Friday, February 04, 2005

Strategy update and let's fence in them hogs!

YOU MUST ALWAYS BE AWARE THAT THERE IS SIGNIFICANT RISK INVOLVED IN TRADING FUTURES AND/OR OPTIONS ON FUTURES AND ARE NOT SUITABLE FOR ALL INVESTORS.

Jobs data came out this morning expecting 200,000 new jobs. The actual number was 133,000. 30-year bonds and 10 year notes screamed higher on the news. This is good news for our long 10-year note calls and bad news for our long 30-year bond puts. Keep in mind, we're long premium. We should still have a good shot at a favorable trade as long as the market makes a significant move in one direction or the other. We will be looking to sell out of the money calls against our long t-note call position if the market extends into the mid 114 level. I will keep you appraised.

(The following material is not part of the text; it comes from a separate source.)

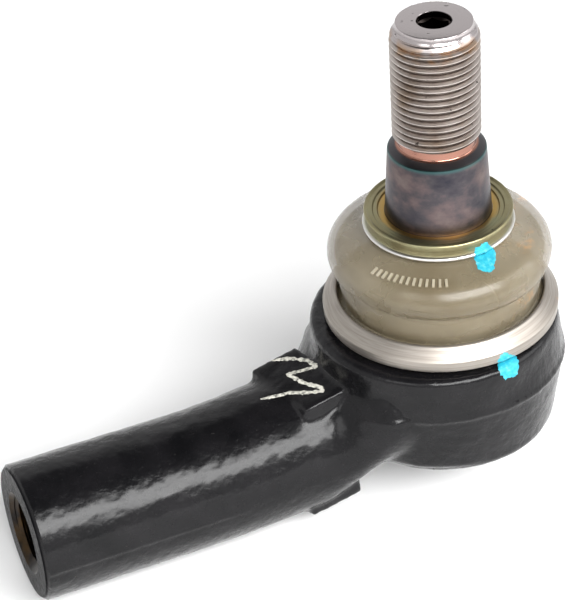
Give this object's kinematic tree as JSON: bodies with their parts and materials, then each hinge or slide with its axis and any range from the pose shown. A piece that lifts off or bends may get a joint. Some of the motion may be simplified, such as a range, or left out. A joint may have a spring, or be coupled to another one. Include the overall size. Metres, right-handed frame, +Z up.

The new idea is to create a fence strategy in the hog market. Corn futures are trading at or around $2.00. Soybean meal futures are trading at or around $150.00 per ton. June Hog futures are currently trading at $76.25. This won't last. Something's got to give. It is going to become increasingly difficult to maintain this price level in hogs given the cheap feed availability. The monthly picture looks like a pennant that is breaking down. This formation suggests a potential objective of $42.00 in nearby futures. That's why I want to recommend a fence in the June Hogs. Buy an out of the money put and sell an out of the money call. I suggest buying a June hog $66.00 put (pay approx. $1.25 per contract) and selling a June Hog $82.00 call (receive approx. $1.25 per contract) at the market. This gives us the right to a short position at $66.00 or the obligation to a short position at $82.00. The futures market will determine which one of these comes into play. You are short options, so there is a margin requirement. The current span requirement is $896.00 initial and $719.00 maintenance per contract.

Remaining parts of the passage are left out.